Write the data out again in full, with no departure from the original.

Source material
________

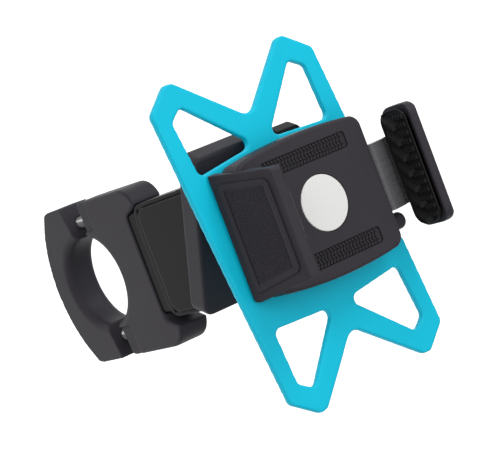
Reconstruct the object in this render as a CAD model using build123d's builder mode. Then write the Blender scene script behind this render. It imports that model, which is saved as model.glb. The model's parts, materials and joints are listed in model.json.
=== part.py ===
"""Handlebar phone mount: split bar clamp, tilting and turning cradle with a sprung jaw, rubber band.

Millimetres. The origin is the centre of the handlebar bore. X runs along the bar, Y up the phone's
long side, and Z out of the phone plate, towards the rider.

From back to front: the cap and base close round the bar with two screws. The neck is bolted to the
base and ends in a leaning plate with the ball socket. The ball stud's flange turns inside the
housing's boss. The housing and the phone plate close round the sliding jaw, which is shown closed.
"""
import os
from math import cos, radians, sin, tan

from build123d import *

os.makedirs("parts", exist_ok=True)

# ---------------------------------------------------------------- driving dimensions
# Handlebar clamp
bar_r = 15.9               # half of a 31.8 mm oversize handlebar
clamp_wall = 10.6          # wall of the cap outside the bar
clamp_w = 12.0             # width of both clamp halves along the bar
ear_y = bar_r + 5.1        # height of each clamp screw above or below the bar's axis
ear_top = bar_r + 12.1     # outer height of the ears
# Y and Z of the two split faces, which open outwards at the upper ear
cap_face = [(ear_top, -5.4), (bar_r - 0.7, -2.6), (0.7 - bar_r, -3.6), (-ear_top, -1.0)]
base_face = [(ear_top, 3.6), (bar_r - 0.9, 4.6), (0.7 - bar_r, 2.6), (-ear_top, 4.2)]
base_end = 33.6            # Z of the shallow dish in the base's end, where the neck sits
base_tip = 40.2            # Z of the rounded tips above and below the dish
bore_round = 2.8           # soft edge of the bore
ear_step = 1.3             # how much the base's ears are set back from its sides
ear_corner = -16.4         # Z where the cap's ears turn into its crown
screw_r = 2.0              # M4 clamp screws
screw_head_r, screw_head_h = 3.5, 4.0
screw_seat = -10.6         # Z of the seat under each screw head
screw_tip = 25.0
nut_z, nut_h, nut_flats = 15.6, 3.4, 7.0
bolt_r, bolt_head_r, bolt_head_h = 2.5, 4.25, 5.0     # M5 bolt that holds the neck

# Neck between clamp and cradle
neck_w = 12.0
neck_low, neck_high = -18.3, 21.4       # Y of its underside and top
seat_low, seat_high = 32.6, 37.9        # Z of the seat between the base and the neck
neck_start = 38.0          # Z of the neck's near end
panel_start = 2.9          # the side panels start this far up the neck

# Tilted swivel plate with the ball socket
lean = 26.0                # lean of the plate, top towards the cradle
plate_y, plate_z = 5.2, 84.66           # centre of its front face
plate_w, plate_h, plate_t = 33.0, 54.0, 7.5
ball_r = 6.5
ball_depth = 1.5           # ball centre below the plate's front face
cup_wall = 1.1
ring_r, ring_t = 11.6, 2.0
shank_r = 3.2
lever_t, lever_h = 4.2, 7.0             # lock lever behind the plate
lever_below = 9.8          # distance of its pin below the plate's top edge
lever_reach = 35.5

# Cradle
cradle_x, cradle_y = 14.0, 3.0          # centre of the phone plate
face_z = 112.0             # the phone's back rests here
face_half_w = 24.5         # half width of the phone plate
face_half_h = 21.6         # half height at its corners
face_bow = 1.7             # how far its long edges bow outwards
face_t = 2.8
shell_back = 101.6         # Z of the rear housing's back
floor_t = 2.4
shell_wall = 2.2
left_reach = 2.9           # how far the housing runs past the plate, under the fixed jaw
badge_r, badge_t = 9.0, 1.2
tread_in, tread_out = 13.3, 18.65       # inner and outer edge of each tread strip from the centre
tread_left, tread_right = -18.4, 16.6
tread_t = 1.2
flange_r, flange_t = 9.0, 2.1
boss_r = 13.0
retainer_r, retainer_t = 16.0, 1.6
band_t = 2.5
band_turn = 6.0            # the band sits turned a little
band_skew = 0.065          # and its loops are pulled slightly askew

# Jaws
jaw_len = 39.0             # length of the moving jaw's grip along the phone
foot_low, foot_high = -18.3, 23.9       # Y of the fixed jaw's foot
lip_low, lip_high = -15.3, 19.9         # Y of its lip
jaw_h = 12.0               # height of the fixed jaw above the phone plate
jaw_foot = 3.9             # how far its foot stands out past the housing
jaw_lean_in = 3.3          # its outer face ends this far inside the housing's end
grip_x = 33.0              # closed: inner face of the moving jaw from the plate's centre
grip_h = 10.4              # height of the moving jaw above the plate
arm_half, arm_t = 11.2, 3.4
jaw_travel = 30.0

gap = 0.3                  # clearance between pieces that move past each other
fit = 0.06                 # running clearance of a shaft in its hole

# ---------------------------------------------------------------- places that follow from them
lean_sin, lean_cos, lean_tan = sin(radians(lean)), cos(radians(lean)), tan(radians(lean))
ball_y = plate_y + ball_depth * lean_sin
ball_z = plate_z - ball_depth * lean_cos
front = Plane(origin=(0, plate_y, plate_z), x_dir=(1, 0, 0), z_dir=(0, -lean_sin, lean_cos))
socket = Plane(origin=(0, ball_y, ball_z), x_dir=(1, 0, 0), z_dir=(0, -lean_sin, lean_cos))
cup_r = ball_r + fit + cup_wall
lever_y = plate_h / 2 - lever_below     # up the plate from its centre
floor_z = shell_back + floor_t          # inner face of the housing's floor
lid_z = face_z - face_t                 # where the front plate sits on the housing
left_x = cradle_x - face_half_w - left_reach
right_x = cradle_x + face_half_w
band_z = shell_back - 0.2 - band_t      # back face of the band
retainer_z = band_z - gap - retainer_t
boss_z = retainer_z + retainer_t
flange_z = boss_z + 0.15
arm_z = floor_z + gap
jaw_x = cradle_x + grip_x
arm_start = left_x + shell_wall + 1.5
lug_end = arm_start + 2.4               # right face of the arm's two spring lugs
spring_y = arm_half + 4.0
spring_z = arm_z + arm_t / 2
spring_end = right_x - 11.5             # the springs push against ribs here
rail_x = lug_end + jaw_travel + 0.5     # the rails beside the arm start where the lugs stop


def finish(piece, name):
    """Label a piece and write it to its own file."""
    piece.part.label = name
    export_step(piece.part, f"parts/{name}.step")
    print(name, round(piece.part.volume, 1))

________

Written answer
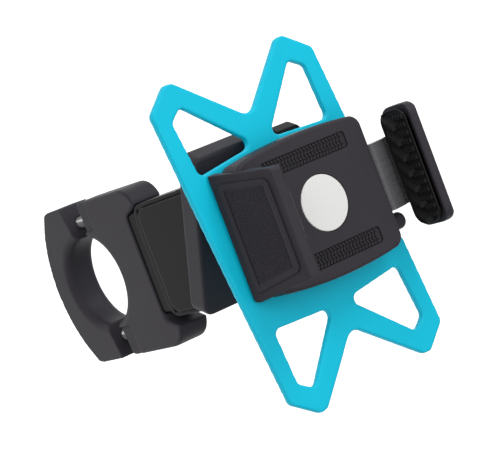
Reconstruct the object in this render as a CAD model using build123d's builder mode. Then write the Blender scene script behind this render. It imports that model, which is saved as model.glb. The model's parts, materials and joints are listed in model.json.
=== part.py ===
"""Handlebar phone mount: split bar clamp, tilting and turning cradle with a sprung jaw, rubber band.

Millimetres. The origin is the centre of the handlebar bore. X runs along the bar, Y up the phone's
long side, and Z out of the phone plate, towards the rider.

From back to front: the cap and base close round the bar with two screws. The neck is bolted to the
base and ends in a leaning plate with the ball socket. The ball stud's flange turns inside the
housing's boss. The housing and the phone plate close round the sliding jaw, which is shown closed.
"""
import os
from math import cos, radians, sin, tan

from build123d import *

os.makedirs("parts", exist_ok=True)

# ---------------------------------------------------------------- driving dimensions
# Handlebar clamp
bar_r = 15.9               # half of a 31.8 mm oversize handlebar
clamp_wall = 10.6          # wall of the cap outside the bar
clamp_w = 12.0             # width of both clamp halves along the bar
ear_y = bar_r + 5.1        # height of each clamp screw above or below the bar's axis
ear_top = bar_r + 12.1     # outer height of the ears
# Y and Z of the two split faces, which open outwards at the upper ear
cap_face = [(ear_top, -5.4), (bar_r - 0.7, -2.6), (0.7 - bar_r, -3.6), (-ear_top, -1.0)]
base_face = [(ear_top, 3.6), (bar_r - 0.9, 4.6), (0.7 - bar_r, 2.6), (-ear_top, 4.2)]
base_end = 33.6            # Z of the shallow dish in the base's end, where the neck sits
base_tip = 40.2            # Z of the rounded tips above and below the dish
bore_round = 2.8           # soft edge of the bore
ear_step = 1.3             # how much the base's ears are set back from its sides
ear_corner = -16.4         # Z where the cap's ears turn into its crown
screw_r = 2.0              # M4 clamp screws
screw_head_r, screw_head_h = 3.5, 4.0
screw_seat = -10.6         # Z of the seat under each screw head
screw_tip = 25.0
nut_z, nut_h, nut_flats = 15.6, 3.4, 7.0
bolt_r, bolt_head_r, bolt_head_h = 2.5, 4.25, 5.0     # M5 bolt that holds the neck

# Neck between clamp and cradle
neck_w = 12.0
neck_low, neck_high = -18.3, 21.4       # Y of its underside and top
seat_low, seat_high = 32.6, 37.9        # Z of the seat between the base and the neck
neck_start = 38.0          # Z of the neck's near end
panel_start = 2.9          # the side panels start this far up the neck

# Tilted swivel plate with the ball socket
lean = 26.0                # lean of the plate, top towards the cradle
plate_y, plate_z = 5.2, 84.66           # centre of its front face
plate_w, plate_h, plate_t = 33.0, 54.0, 7.5
ball_r = 6.5
ball_depth = 1.5           # ball centre below the plate's front face
cup_wall = 1.1
ring_r, ring_t = 11.6, 2.0
shank_r = 3.2
lever_t, lever_h = 4.2, 7.0             # lock lever behind the plate
lever_below = 9.8          # distance of its pin below the plate's top edge
lever_reach = 35.5

# Cradle
cradle_x, cradle_y = 14.0, 3.0          # centre of the phone plate
face_z = 112.0             # the phone's back rests here
face_half_w = 24.5         # half width of the phone plate
face_half_h = 21.6         # half height at its corners
face_bow = 1.7             # how far its long edges bow outwards
face_t = 2.8
shell_back = 101.6         # Z of the rear housing's back
floor_t = 2.4
shell_wall = 2.2
left_reach = 2.9           # how far the housing runs past the plate, under the fixed jaw
badge_r, badge_t = 9.0, 1.2
tread_in, tread_out = 13.3, 18.65       # inner and outer edge of each tread strip from the centre
tread_left, tread_right = -18.4, 16.6
tread_t = 1.2
flange_r, flange_t = 9.0, 2.1
boss_r = 13.0
retainer_r, retainer_t = 16.0, 1.6
band_t = 2.5
band_turn = 6.0            # the band sits turned a little
band_skew = 0.065          # and its loops are pulled slightly askew

# Jaws
jaw_len = 39.0             # length of the moving jaw's grip along the phone
foot_low, foot_high = -18.3, 23.9       # Y of the fixed jaw's foot
lip_low, lip_high = -15.3, 19.9         # Y of its lip
jaw_h = 12.0               # height of the fixed jaw above the phone plate
jaw_foot = 3.9             # how far its foot stands out past the housing
jaw_lean_in = 3.3          # its outer face ends this far inside the housing's end
grip_x = 33.0              # closed: inner face of the moving jaw from the plate's centre
grip_h = 10.4              # height of the moving jaw above the plate
arm_half, arm_t = 11.2, 3.4
jaw_travel = 30.0

gap = 0.3                  # clearance between pieces that move past each other
fit = 0.06                 # running clearance of a shaft in its hole

# ---------------------------------------------------------------- places that follow from them
lean_sin, lean_cos, lean_tan = sin(radians(lean)), cos(radians(lean)), tan(radians(lean))
ball_y = plate_y + ball_depth * lean_sin
ball_z = plate_z - ball_depth * lean_cos
front = Plane(origin=(0, plate_y, plate_z), x_dir=(1, 0, 0), z_dir=(0, -lean_sin, lean_cos))
socket = Plane(origin=(0, ball_y, ball_z), x_dir=(1, 0, 0), z_dir=(0, -lean_sin, lean_cos))
cup_r = ball_r + fit + cup_wall
lever_y = plate_h / 2 - lever_below     # up the plate from its centre
floor_z = shell_back + floor_t          # inner face of the housing's floor
lid_z = face_z - face_t                 # where the front plate sits on the housing
left_x = cradle_x - face_half_w - left_reach
right_x = cradle_x + face_half_w
band_z = shell_back - 0.2 - band_t      # back face of the band
retainer_z = band_z - gap - retainer_t
boss_z = retainer_z + retainer_t
flange_z = boss_z + 0.15
arm_z = floor_z + gap
jaw_x = cradle_x + grip_x
arm_start = left_x + shell_wall + 1.5
lug_end = arm_start + 2.4               # right face of the arm's two spring lugs
spring_y = arm_half + 4.0
spring_z = arm_z + arm_t / 2
spring_end = right_x - 11.5             # the springs push against ribs here
rail_x = lug_end + jaw_travel + 0.5     # the rails beside the arm start where the lugs stop


def finish(piece, name):
    """Label a piece and write it to its own file."""
    piece.part.label = name
    export_step(piece.part, f"parts/{name}.step")
    print(name, round(piece.part.volume, 1))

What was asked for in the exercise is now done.